THE STATE OF CIVIC SPACE IN NIGERIA
Mr. Lawal started this session by playing the Action Group on Free Civic Space documentary that explained the state of civic spaces in Nigeria and some African countries leading up to the 2023 general elections. He stated that the major pillar in every nation is the civic society. He insisted that the civic space is the yardstick for measuring good governance and to know a nation with good governance and leadership, the civic spaces in that country are open and free. However, to know a nation with bad governance and leadership the civic spaces in that country are closed or repressed. He further cited the shutting down of X (formerly Twitter) in Nigeria by the previous administration as an example of attempts to close civic spaces in Nigeria.
Community Organizing, Movement Building and Advocacy training – Mrs Lantana Bako Abdullahi
This session was facilitated by Mrs Lantana, she gave an overview of community organizing and movement building and she explained the similarities and differences between both saying that community organizing is more short-term and immediate while movement building is more long-term and gradual. She explained in-depth the principles of community organizing, the core elements of movement building and the qualities of a community organizer, which are; Sense of humor, Creativity, Flexibility, Genuine Respect and Love for the People, Tenacity, Willingness to Share Power, Excellent Leadership Skills, and Reference. She narrated the importance of advocacy, highlighting the difference between advocacy visits and courtesy visits.
She ended her session by sharing her lived experiences as a community organizer on several social issues in Jos, Plateau State. She shared some mistakes and lessons from her experience and called on all participants to be effective community organizers in their various communities.
Social Change and Nonviolent Civil Resistance – Mr. Amos Oluwatoye
Mr. Oluwatoye started his session by posing a question to the participants asking if one should negotiate with his or her oppressor, after entertaining a few answers from the participants and their reasons, he went on to give his answer as No. He stated that one should not negotiate with his or her oppressor that the oppressor intends to subdue. He went on to say that the response to an oppressor should be nonviolent civil resistance. Mr Oluwatoye further stated the methods of nonviolent resistance which are;
- Methods of Nonviolent Protest and Persuasion
- Methods of Noncooperation
- Methods of Nonviolent Intervention
He also highlighted the principles and philosophy of nonviolent civil resistance as well as the theories of Nonviolent Action.
Mr Oluwatoye ended by stating the significant effectiveness of nonviolent actions in achieving goals compared to violent resistance. He gave instances that emphasize the compelling case for nonviolent strategies as powerful tools for driving positive change.
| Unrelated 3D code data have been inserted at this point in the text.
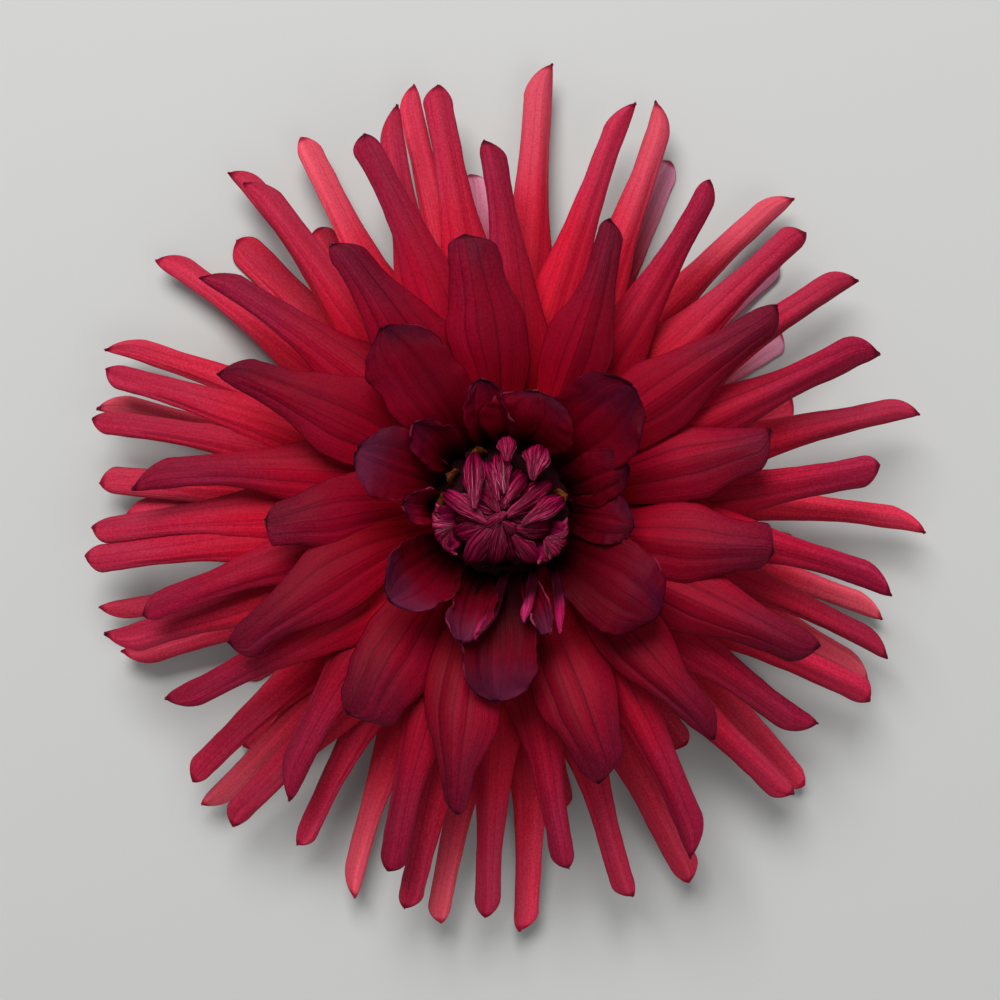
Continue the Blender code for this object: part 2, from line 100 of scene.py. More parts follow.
# Bearing, reach, tip height, half width, dip, roll at the root and at the tip, bow and twist of each
# cupped petal round the heart.
CUPPED_PETALS = (
    (18, 22, 43.5, 8.4, 10, -36, -14, 1, 10),
    (47, 32, 45.0, 9.0, -6, -38, -20, 0, -6),
    (71, 24, 42.0, 5.0, 4, -30, 14, -1, -12),
    (97, 24, 41.0, 5.0, -4, -40, 12, 1, 14),
    (124, 34, 44.0, 8.6, 6, -34, 18, 0, 0),
    (160, 24, 42.0, 3.2, -30, -60, -66, 0, 8),
    (181, 35, 38.0, 7.8, 14, -40, -30, 0, 0),
    (197, 25, 42.0, 5.2, -26, -30, -52, -1, -10),
    (231, 26, 44.0, 7.6, -34, -48, -44, 0, 6),
    (273, 18, 40.0, 4.0, -16, -50, -40, 1, 10),
    (292, 28, 44.0, 6.6, 8, -44, 10, -1, -8),
    (314, 22, 42.5, 5.0, -24, -56, -40, 0, 0),
    (327, 39, 42.0, 7.9, 10, -20, 26, -2, 0),
    (351, 23.5, 43.5, 5.4, 0, -56, -60, -1, 0),
)

# Bearing, reach, tip height and bow of the small curled florets between the cupped petals.
STRAY_FLORETS = (
    (155, 23.0, 43.4, 8),
    (169, 19.6, 42.6, 6),
    (192, 23.0, 43.2, 6),
)

# The closed florets of the heart, each bent in over it: fold x and y and tip x and y, counted from the
# middle of the heart, then half width, tip height, and where its foot stands between tip and fold.
HEART_FLORETS = (
    (-4.9, 11.0, -4.9, 1.2, 2.2, 42.6, 0.45),
    (7.2, 12.2, 5.6, 6.3, 2.9, 42.4, 0.05),
    (1.0, 13.4, 1.2, 9.6, 2.1, 41.4, -0.5),
    (-10.2, 3.8, -2.4, -1.4, 1.8, 41.4, 0.45),
    (11.2, 2.8, 3.7, -1.6, 2.0, 42.2, 0.4),
    (-6.3, -8.4, 0.0, 0.0, 2.9, 40.8, 0.5),
    (-1.4, -8.7, 0.0, -1.4, 2.2, 41.2, 0.5),
    (6.3, -8.2, 2.1, -3.8, 2.4, 41.0, 0.3),
    (4.5, 7.0, 0.5, 1.9, 1.5, 42.0, 0.6),
    (-0.3, 11.0, 0.7, 3.8, 2.2, 41.0, 0.4),
    (9.0, 5.9, 1.0, -0.3, 1.6, 41.8, 0.45),
    (-3.5, 4.9, -0.3, 0.5, 1.4, 42.0, 0.6),
    (-4.4, -2.9, 0.9, 0.4, 1.3, 42.6, 0.6),
    (3.6, -3.6, 0.3, -1.2, 1.3, 42.0, 0.6),
    (-8.4, -3.4, -2.0, -1.6, 2.2, 40.2, 0.5),
    (8.6, -2.6, 2.6, -2.4, 2.2, 40.6, 0.5),
    (-2.6, 9.4, -0.6, 2.6, 1.9, 40.2, 0.5),
)
HEART_X = -0.2
HEART_Y = -1.1

# Bearing and half width of the two broad boat-shaped florets at the heart's rim.
RIM_FLORETS = ((251, 5.0), (124, 5.0))

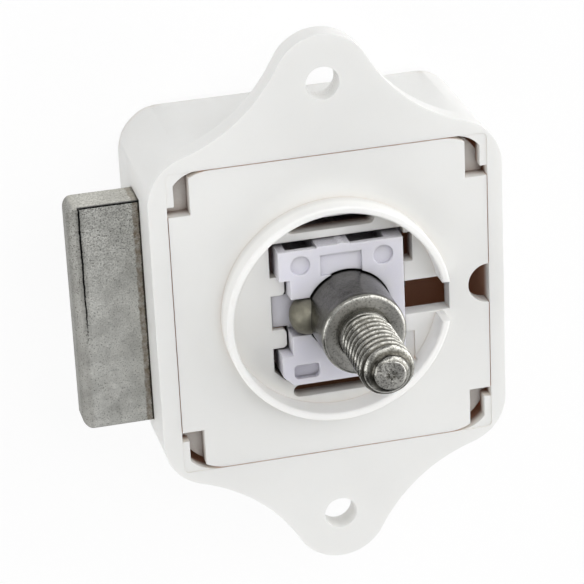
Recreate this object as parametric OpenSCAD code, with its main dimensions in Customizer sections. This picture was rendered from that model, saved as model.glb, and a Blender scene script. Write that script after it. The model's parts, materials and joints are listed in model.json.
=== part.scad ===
// Pushbutton lock for a furniture door, seen from its door side.
// Origin: middle of the two screw holes, on the face that lies against the door.
// +Z points out through the door along the stud, +Y to one ear, -X along the bolt.
// All pieces are drawn locked: the plunger is in and the bolt is out.

/* [Body] */
// Outer width and height of the square body
body_size = 40.4; // [39.6:0.1:48]
// Depth of the body behind the door face
body_depth = 17.5; // [17.2:0.1:24]
// Radius of the body's four corners
corner_r = 5.8; // [4.5:0.1:7]
// Thickness of the body's closed back
back_wall = 1.5; // [1:0.1:1.8]
// Rounding of the back edge
back_round = 0.9; // [0.3:0.1:1.2]

/* [Ears] */
// Distance between the two screw holes
screw_spacing = 53; // [50:0.5:60]
// Diameter of a screw hole
screw_d = 3.8; // [3:0.1:5]
// Radius of an ear's round end
ear_r = 5.6; // [4.5:0.1:7]
// Thickness of an ear
ear_t = 2.7; // [2:0.1:4]
// Radius of the hollow curve from an ear to a corner
ear_sweep_r = 19; // [16:0.5:24]

/* [Cover] */
// Width of the body's rim round the cover plate
rim_w = 1.95; // [1.7:0.05:2.4]
// Thickness of the cover plate
cover_t = 2; // [1.6:0.1:2.4]
// Seam between the cover and the body, each side
seam = 0.08; // [0.05:0.01:0.2]
// Sideways place of the cover in the body
cover_x = 0.2; // [0:0.05:0.3]
// Radius of the cover's corners, under the notches
cover_r = 5; // [4:0.1:6]
// Width of the notch in each corner
notch_w = 2.5; // [2:0.1:3]
// Height of the notch in each corner
notch_h = 5; // [4.2:0.1:5.6]
// Radius of the half-round notch in the cover's far edge
edge_notch_r = 2.4; // [1.5:0.1:3]

/* [Collar] */
// Outer diameter of the collar, for the hole in the door
collar_d = 26; // [25:0.1:28]
// Thickness of the collar's wall
collar_wall = 0.9; // [0.8:0.1:1.4]
// Height of the collar above the cover
collar_h = 3; // [2:0.1:5]
// Width of the gap through the collar
collar_gap = 4.7; // [3:0.1:5]
// Width of the slot from the window to that gap
floor_slot = 4.2; // [2:0.1:4.4]
// How far the gap's slot runs past the collar's wall
collar_gap_reach = 0.5; // [0.1:0.1:1]

/* [Window] */
// Width of the window that the slider runs in
window_w = 15.5; // [15:0.1:16]
// Height of the window between the two leaf beams
window_h = 16.8; // [16.2:0.1:17.2]
// Sideways place of the window and slider
window_x = 0.75; // [0.5:0.05:0.9]
// Thickness of a leaf beam
beam_t = 0.9; // [0.7:0.1:1.1]
// Length of the slot that frees a leaf beam
beam_len = 10.2; // [8:0.1:11]
// Width of that slot
beam_slot_w = 1.5; // [1:0.1:1.7]
// How far the two guide tabs reach into the window
tab_reach = 1.6; // [1.2:0.1:2]
// Distance of a guide tab's near side from the middle
tab_in = 2.1; // [1.9:0.1:2.4]
// Distance of a guide tab's far side from the middle
tab_out = 4.35; // [4.2:0.05:4.8]
// Width of the relief pocket opposite the tabs, and of the blind one below it
pocket_w = 1; // [0.6:0.1:1.2]

/* [Slider] */
// How far the slider's front stands above the cover
slider_proud = 2; // [1:0.1:2.8]
// Gap between the slider and the window, across X
slider_gap_x = 0.6; // [0.3:0.05:0.8]
// Gap between the slider and the upper leaf beam
slider_gap_top = 0.35; // [0.2:0.05:0.5]
// Gap between the slider and the lower leaf beam
slider_gap_low = 0.1; // [0.06:0.01:0.2]
// Free depth behind the slider, for the push that unlocks
over_travel = 1; // [0.6:0.1:1.3]
// Travel of the plunger from locked to open
stroke = 7.2; // [6:0.1:7.4]
// Width of the slot for the stud's key
key_slot_w = 4.5; // [4.4:0.1:5.4]
// Chamfer on the slider's lower corner
slider_chamfer = 1.2; // [0.5:0.1:1.5]

/* [Stud] */
// Sideways place of the stud
stud_x = 1.4; // [0.9:0.05:1.6]
// Diameter of the stud's shoulder
shoulder_d = 9.6; // [8:0.1:9.8]
// Height of the shoulder's face above the cover
shoulder_h = 8.9; // [7:0.05:12]
// Major diameter of the thread
thread_d = 6; // [5:0.5:6]
// Length of the thread, with its lead
thread_len = 10.6; // [8:0.1:20]
// Length of the tapered lead at the thread's end
lead_len = 1.8; // [1:0.1:2.4]
// Diameter at the very end of the thread
lead_d = 3.5; // [2.5:0.1:4.2]
// Diameter of the key pin that keeps the stud from turning
key_d = 4.3; // [3.6:0.1:4.6]
// How far the key pin stands out of the shoulder
key_reach = 1.9; // [1.5:0.1:2.4]
// Diameter of the stud's neck inside the slider
neck_d = 6; // [5:0.1:6.4]

/* [Bolt] */
// Height of the bolt
bolt_h = 27; // [25:0.1:27.4]
// Thickness of the bolt
bolt_t = 4.4; // [4:0.1:5]
// Depth of the bolt's front below the door face
bolt_drop = 5.3; // [5.1:0.1:5.6]
// Throw of the bolt, also how far it stands out when locked
bolt_throw = 8.1; // [7:0.1:8.4]
// Edge rounding of the bolt's nose
nose_r = 1.3; // [0.6:0.1:1.6]
// Diameter of the two drive pins
drive_pin_d = 2.4; // [2:0.1:2.6]

/* [Catch] */
// Diameter of the catch wire
wire_d = 1; // [0.8:0.05:1.1]
// Swing of the catch wire over the whole stroke, in degrees
wire_swing = 16; // [12:0.5:18]
// Thickness of the leaf spring behind the wire
leaf_t = 0.25; // [0.2:0.05:0.35]

/* [Spring] */
// Wire diameter of the push spring
spring_wire_d = 0.7; // [0.5:0.05:0.8]
// Number of turns of the push spring
spring_turns = 7; // [5:1:8]

/* [Hidden] */
$fn = 64;

// Small sizes and clearances
eps = 0.01;
run_gap = 0.12;
pin_gap = 0.06;
shell_white = [0.93, 0.93, 0.92];
slider_lilac = [0.80, 0.79, 0.85];
steel_grey = [0.62, 0.61, 0.58];
zinc_grey = [0.56, 0.56, 0.54];
wire_grey = [0.45, 0.45, 0.46];

// Body and cavity
body_half = body_size / 2;
floor_z = -(body_depth - back_wall);
open_half = body_half - rim_w;
open_r = 0.6;
cavity_r = 2.4;
ledge_z = -0.1;
ledge_w = 0.82;
ledge_t = 1.6;
ledge_h = 3.9;
ledge_fill_r = ledge_h - 0.1;
floor_pad_t = 0.8;
floor_pad_w = 5.5;
floor_pad_h = 7.5;
cover_half = open_half - seam;
wall_left = cover_x - open_half;
wall_right = cover_x + open_half;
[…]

Organizing Effective Protest and Demonstration – Comrade Hassan Taiwo Soweto
Mr. Soweto started by sharing the news he received while in the training of the arrest of the Nigerian Labour Congress President, Comrade Joe Ajaero in Imo State. He called for his immediate release by the state actors responsible for his arrest. He went further to share his experiences with the EndSARS protest and other protests he was a part of. He also narrated how he had been arrested by the Nigerian police because of his involvement with the protests. He elaborated on the various forms of protests, the components of an effective protest and how to effectively handle protest disruptors, the police and other security agencies as well as the media.
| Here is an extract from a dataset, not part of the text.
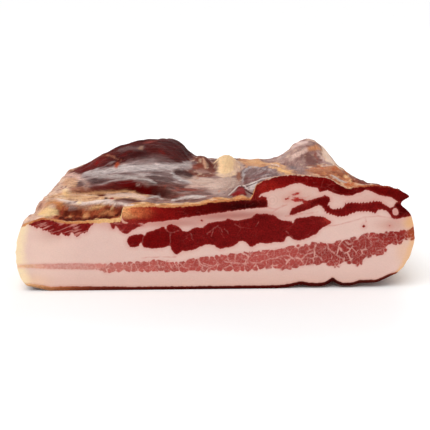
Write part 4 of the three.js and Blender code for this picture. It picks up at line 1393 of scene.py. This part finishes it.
def cut_lean(g, x, z, flat, coarse, fine, lean_side):
    """The dark lean and its mask, with teeth where its fibres end in the fat."""
    tooth_at = g.total(x, g.times(z, -0.3), g.times(coarse, 0.5), g.times(fine, 0.2))
    teeth = g.math("SINE", g.times(tooth_at, 2 * math.pi / TOOTH))
    comb = g.times(g.stored("comb"), g.total(teeth, -0.1), g.step(coarse, -1.2, 0.6), 0.46)
    edge = g.total(lean_side, g.times(coarse, 0.45), g.times(fine, 0.3), comb)
    lean = g.mottle(g.stored("lean_rgb", "Color"), g.noise(flat, 4.0), 0.22)
    lean = g.mottle(lean, g.noise(flat, 0.9, 2.0), 0.42)
    bundles = g.cells(g.warp(flat, 6.0, 1.6), BUNDLE)["Distance"]
    shown = g.step(g.noise(flat, 13.0, 1.0), -0.3, 0.9)
    lean = g.tint(g.times(g.step(bundles, 0.045, 0.0), shown, 0.2), lean, "bundle line")
    fleck = g.step(g.noise(g.vectors("MULTIPLY", flat, (0.7, 1.3, 1.0)), 1.7, 2.0), 0.2, 1.4)
    lean = g.tint(g.times(fleck, shown, 0.4), lean, "fleck")
    slanted = g.point(g.total(g.times(x, 0.17), g.times(z, 0.06)),
                      g.total(g.times(z, 0.9), g.times(x, -0.32)))
    pale = g.step(g.total(g.noise(slanted, 1.5, 2.0), g.times(coarse, 0.3)), -0.1, 0.9)
    lean = g.tint(g.times(pale, g.step(x, *STRIPED_LEAN), 0.75), lean, "pale stripe")
    lean = g.tint(g.times(g.step(edge, 1.4, 0.1), 0.35), lean, "lean edge")
    white = g.step(g.total(g.lines(g.warp(flat, 3.0, 0.9), FAT_LINES), g.times(fine, 0.3)), 0.7, 0.0)
    lean = g.tint(g.times(white, g.by(fleck, 0.4, 0.2)), lean, "white line")
    return lean, g.step(edge, -0.3, 0.34)


def cut_borders(g, colour, flat, coarse, fine):
    """The crust's rim along the top and the rind along the bottom, and how dry the cut is there."""
    rim = g.mottle(g.stored("rim_rgb", "Color"), g.noise(flat, 1.2, 3.0), 0.26)
    rim = g.tint(g.times(g.step(g.noise(flat, 2.4, 3.0), 0.0, 0.9), 0.7), rim, "rim stain")
    rim_side = g.total(g.stored("rim"), g.times(fine, 0.5), g.times(coarse, 0.45))
    colour = g.blend(g.step(rim_side, -0.45, 0.35), colour, rim)
    rind_side = g.total(g.stored("rind"), g.times(fine, 0.2), g.times(coarse, 0.2))
    colour = g.tint(g.times(g.step(rind_side, -1.8, 0.4), 0.4), colour, "fat by rind")
    rind = g.mottle(g.stored("rind_rgb", "Color"), g.noise(flat, 1.3), 0.2)
    rind = g.mottle(rind, g.step(rind_side, 0.4, 1.5), -0.4)
    rind_mask = g.step(rind_side, -0.3, 0.3)
    colour = g.blend(rind_mask, colour, rind)
    return colour, g.math("MAXIMUM", g.step(rim_side, -0.4, 0.4), rind_mask)


def cut_face(shift):
    """Fresh knife cut: pink-white fat, dark lean, the mixed streak, the crust's rim and the rind."""
    g = Graph("fresh_cut")
    x, _, z = g.parts(g.place(shift))
    flat = g.point(x, z)
    coarse, fine = g.noise(flat, 4.5), g.noise(flat, 1.5)
    lean_side = g.stored("lean")
    fat = cut_fat(g, flat, coarse, lean_side)
    streak, streak_mask = cut_streak(g, x, flat, coarse, fine)
    lean, lean_mask = cut_lean(g, x, z, flat, coarse, fine, lean_side)
    colour = g.blend(lean_mask, g.blend(streak_mask, fat, streak), lean)
    colour, dry = cut_borders(g, colour, flat, coarse, fine)
    height = g.total(g.times(g.step(g.stored("lean"), -0.4, 0.5), -0.12), g.times(g.noise(flat, 7.0), 0.1),
                     g.times(g.noise(flat, 1.0, 3.0), 0.05))
    roughness = g.total(0.5, g.times(lean_mask, -0.06), g.times(dry, 0.12), g.times(fine, 0.03))
    return g.finish(colour, roughness, height, gloss=0.02, subsurface=0.06)


def seen_line(line):
    """A line of the top, given as x, y, as the points across and up that it shows from the front."""
    x, y = np.array(line, float).T
    return [tuple(map(float, place[:2])) for place in seen_place(x, y, top_height(x, y))]


def dried_patterns(g, shift):
    """What the dried surface's colour, gloss and relief are made of, each from about -1 to 1 or 0 to 1."""
    x, y, z = g.parts(g.place(shift))
    seen = g.point(x, g.total(g.times(y, math.sin(SIGHT)), g.times(z, math.cos(SIGHT))))
    seen = g.warp(seen, 2.4, 0.25)
    seen_x, seen_up, _ = g.parts(seen)
    grain = g.stored("grain", "Vector")
    across, along, third = g.parts(grain)
    p = SimpleNamespace(seen=seen, grain=grain, muscle=g.stored("muscle"), crust=g.stored("crust"))

    # along the picture for the top, and along the fibres of each side
    p.layers = g.noise(g.point(g.times(seen_x, 0.11), seen_up), 1.25, 3.0, 0.62)
    p.thin = g.noise(g.point(g.times(seen_x, 0.16), seen_up, 7.0), 0.62, 2.0, 0.5)
    p.fibres = g.noise(g.point(g.times(along, 0.07), across, third), 1.25, 3.0, 0.6)
    p.threads = g.noise(g.point(g.times(along, 0.05), across, third), 0.55, 2.0, 0.5)
    p.lumps = g.noise(grain, 5.5, 4.0, 0.6)
    p.grit = g.noise(grain, 0.9, 3.0, 0.6)

    # where they show: near the cut, on the top, at the left of it, and off the smooth knob of fat
    knob_x, knob_y = KNOB
    p.near = g.step(y, *FLAP_NEAR)
    p.level = g.step(z, *DRIED_LEVEL)
    p.along_x = g.times(p.level, g.by(g.step(x, *RIGHT_FIBRES), 0.65, 0.35))
    p.dull = g.step(g.apart(g.point(x, g.times(y, KNOB_SQUEEZE)), knob_x, knob_y * KNOB_SQUEEZE), *KNOB_DULL)
    crinkle = g.noise(g.point(g.times(seen_x, 0.2), seen_up, 3.0), 2.4, 2.0, 0.5)
    crease = g.step(g.math("ABSOLUTE", crinkle), 0.2, 0.02)
    p.crease = g.times(crease, g.step(p.lumps, -0.5, 0.6), p.along_x, p.dull)
    pits = g.step(g.cells(grain, PIT_CELL, "F1")["Distance"], 0.16, 0.05)
    p.pits = g.times(pits, g.step(p.lumps, 0.1, 0.6))
    return p


def dried_tones(g, p):
    """The painted colour made lighter and darker by fibres and grit, darker in the creases as painted shade,
    and flecked; the pale flecks are partly painted glints.
    """
    colour = g.mottle(g.stored("surface_rgb", "Color"), p.lumps, 0.13)
    colour = g.mottle(colour, p.fibres, g.by(p.muscle, 0.24, 0.06))
    colour = g.mottle(colour, p.threads, g.by(p.muscle, 0.10, 0.03))
    colour = g.mottle(colour, p.layers, p.along_x, g.by(p.muscle, 0.24, 0.06))
    colour = g.mottle(colour, p.thin, p.along_x, g.by(p.muscle, 0.13, 0.06))
    colour = g.mottle(colour, p.grit, g.by(p.crust, 0.24, 0.15))
    # painted shade: the creases made darker
    colour = g.mottle(colour, p.crease, -0.36)
    # pale flecks are partly painted glints; dark flecks are specks
    speck = g.noise(p.seen, 0.8, 1.0)
    flecks = g.total(g.times(g.step(speck, 0.4, 1.1), 0.26), g.times(g.step(speck, -0.6, -1.2), -0.3))
    return g.mottle(colour, flecks, p.level, p.dull)


def dried_stains(g, p, colour):
    """Bloom with painted sheen, greasy stains, pits darkened as painted shade, and the lines of the torn
    flap.
    """
    # bloom on the fibres' crests, with painted sheen
    bloom_and_sheen = g.step(g.total(p.fibres, g.times(p.lumps, 0.6), g.times(p.grit, 0.35)), 0.6, 1.7)
    colour = g.tint(g.times(bloom_and_sheen, g.by(p.muscle, 0.1, 0.02)), colour, "bloom_and_sheen")
    stain = g.step(g.total(p.lumps, g.times(p.grit, 0.5), g.times(p.layers, 0.4)), 0.5, 1.4)
    colour = g.tint(g.times(stain, g.by(p.muscle, -0.2, 0.36), p.dull), colour, "greasy stain")
    # painted shade: the pits made darker
    colour = g.tint(g.times(p.pits, 0.4), colour, "pit")
    for line, half, strength, rgb in FLAP_LINES:
        mark = g.step(g.line(p.seen, seen_line(line)), half + 0.25, half - 0.15)
        colour = g.blend(g.times(mark, p.near, strength), colour, rgb)
    return colour


def dried_surface(shift):
    """Air-dried top and walls: fibres along the muscles, bloom with painted sheen, greasy patches, and
    creases with painted shade in them.
    """
    g = Graph("dried_crust")
    p = dried_patterns(g, shift)
    colour = dried_stains(g, p, dried_tones(g, p))
    height = g.total(g.times(p.fibres, g.by(p.muscle, 0.16, 0.05)), g.times(p.lumps, 0.2),
                     g.times(p.grit, g.by(p.crust, 0.14, 0.09)), g.times(p.pits, -0.25),
                     g.times(p.threads, 0.025), g.times(p.crease, -0.2),
                     g.times(p.layers, p.along_x, g.by(p.muscle, 0.3, 0.1)))
    greasy = g.step(g.total(g.times(g.noise(p.grain, 14.0, 2.0), 0.5), g.times(p.lumps, 0.3)), -0.3, 0.8)
    roughness = g.total(0.66, g.times(greasy, -0.2), g.times(p.grit, 0.05), g.times(p.crust, 0.08))
    return g.finish(colour, roughness, height, gloss=0.03, subsurface=0.05)


def rind_skin():
    """Leathery tan-brown skin under the slab, with pores and fine creases."""
    g = Graph("rind_skin")
    grain = g.stored("grain", "Vector")
    across, along, third = g.parts(grain)
    creases = g.noise(g.point(along, g.times(across, 0.35), third), 2.6, 4.0, 0.6)
    patches = g.noise(grain, 26.0, 3.0)
    pores = g.cells(g.warp(grain, 4.0, 0.8), 2.7, "F1")["Distance"]
    pore = g.step(pores, 0.2, 0.07)
    colour = g.blend(g.step(patches, -0.9, 0.9), TINTS["rind dark"], TINTS["rind light"])
    colour = g.mottle(colour, creases, 0.14)
    colour = g.tint(g.times(g.step(g.noise(grain, 9.0), 0.6, 1.4), 0.4), colour, "rind scuff")
    colour = g.tint(g.times(pore, 0.65), colour, "rind pore")
    height = g.total(g.times(creases, 0.14), g.times(pore, -0.3), g.times(patches, 0.12))
    roughness = g.total(0.55, g.times(creases, 0.06))
    return g.finish(colour, roughness, height, gloss=0.35, subsurface=0.03)


# ---- floor, light and camera ----
PHOTO_SIDE = 430  # px
CAMERA_AWAY = 600  # mm from the point that it looks at
CAMERA_RISE = 16  # degrees above the floor's plane
CAMERA_FOCUS = 953  # px of focal length
CAMERA_ROLL = -0.6  # degrees
CAMERA_CLIP = (0.01, 50)  # m, nearest and farthest that it draws
LOOK_AT = (0, 0, 49.6)  # mm, in the form's own coordinates
SENSOR = 36  # mm
FLOOR_HALF = 6.0  # m
FLOOR_TONE, FLOOR_ROUGHNESS = 0.94, 0.8
ROOM_LIGHT = 0.62
SUN_POWER = 1.75
SUN_SPREAD = 60  # degrees
SUN_RUN = (0.34, 0.38, -0.86)  # the way that its light goes
SHEEN_PLACE = (0.25, 1.3, 0.9)  # m
SHEEN_AIM = (0, 0, 0.05)
SHEEN_SIZE = 0.9
SHEEN_POWER = 6
FLOOR_GAP = 0.1  # mm that the floor lies below the rind, so that their faces don't share a plane


def add_camera(shift):
    camera = bpy.data.cameras.new("camera")
    camera.sensor_width = SENSOR
    camera.lens = CAMERA_FOCUS / PHOTO_SIDE * SENSOR
    camera.clip_start, camera.clip_end = CAMERA_CLIP
    holder = put_in_scene("camera", camera)
    target = Vector(LOOK_AT) + Vector(shift)
    rise = math.radians(CAMERA_RISE)
    back = Vector((0, -math.cos(rise), math.sin(rise)))
    holder.location = (target + back * CAMERA_AWAY) * MM
    holder.rotation_euler = (math.pi / 2 - rise, 0, 0)
    holder.rotation_euler.rotate_axis("Z", math.radians(CAMERA_ROLL))
    bpy.context.scene.camera = holder


def add_floor():
    half = FLOOR_HALF
    mesh = bpy.data.meshes.new("floor")
    corners = [(-half, -half), (half, -half), (half, half), (-half, half)]
    mesh.from_pydata([(x, y, -FLOOR_GAP * MM) for x, y in corners], [], [(0, 1, 2, 3)])
    floor = put_in_scene("floor", mesh)
    g = Graph("pale_floor")
    g.shader.inputs["Base Color"].default_value = (FLOOR_TONE,) * 3 + (1,)
    g.shader.inputs["Roughness"].default_value = FLOOR_ROUGHNESS
    mesh.materials.append(g.material)


def add_lamp(kind, name, power, way):
    """A lamp that shines along a direction."""
    light = bpy.data.lights.new(name, kind)
    light.energy = power
    holder = put_in_scene(name, light)
    holder.rotation_euler = Vector(way).to_track_quat("-Z", "Y").to_euler()
    return holder


def add_studio():
    """A pale room, one very wide soft lamp above and in front, and a low lamp behind for the sheen."""
    world = bpy.data.worlds.new("studio")
    world.use_nodes = True
    room = world.node_tree.nodes["Background"]
    room.inputs["Color"].default_value = (1, 1, 1, 1)
    room.inputs["Strength"].default_value = ROOM_LIGHT
    scene = bpy.context.scene
    scene.world = world
    scene.view_settings.view_transform = "Standard"
    add_lamp("SUN", "overhead", SUN_POWER, SUN_RUN).data.angle = math.radians(SUN_SPREAD)
    sheen = add_lamp("AREA", "sheen", SHEEN_POWER, Vector(SHEEN_AIM) - Vector(SHEEN_PLACE))
    sheen.location = SHEEN_PLACE
    sheen.data.size = SHEEN_SIZE


slab, slab_shift = make_slab()
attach(slab, "root")
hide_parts("belly_slab")
add_floor()
add_studio()
add_camera(slab_shift)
Mr. Soweto ended his session by reiterating the power of collective action for a good and just cause.
Questions were asked by the participants, with Mr Micheal, a participant from Niger state asking whether the lack of an independent judiciary is to be blamed for the shrinking of the civic space in Nigeria.
Another participant named Ms. Francisca from Nasarawa State sought to gain more insights on the validity of using some forms of protest like hunger strikes as a means of getting the government’s attention to a cause.
These questions and more were answered by the facilitators using their lived experiences.
The training came to an end with the participants filling out the post-evaluation form in which they expressed satisfaction with the training and shared insights on things they learned. They also gave their recommendations and made their individual and institutional commitments on strategies that they will adopt to improve their community organizing, mobilization and nonviolent civil resistance to drive social change in their communities. This was followed by the closing remarks, lunch, group photographs and departure, with the participants leaving energized from the thought-provoking sessions. Also, participants from the training were inducted into the Youth Protection Network.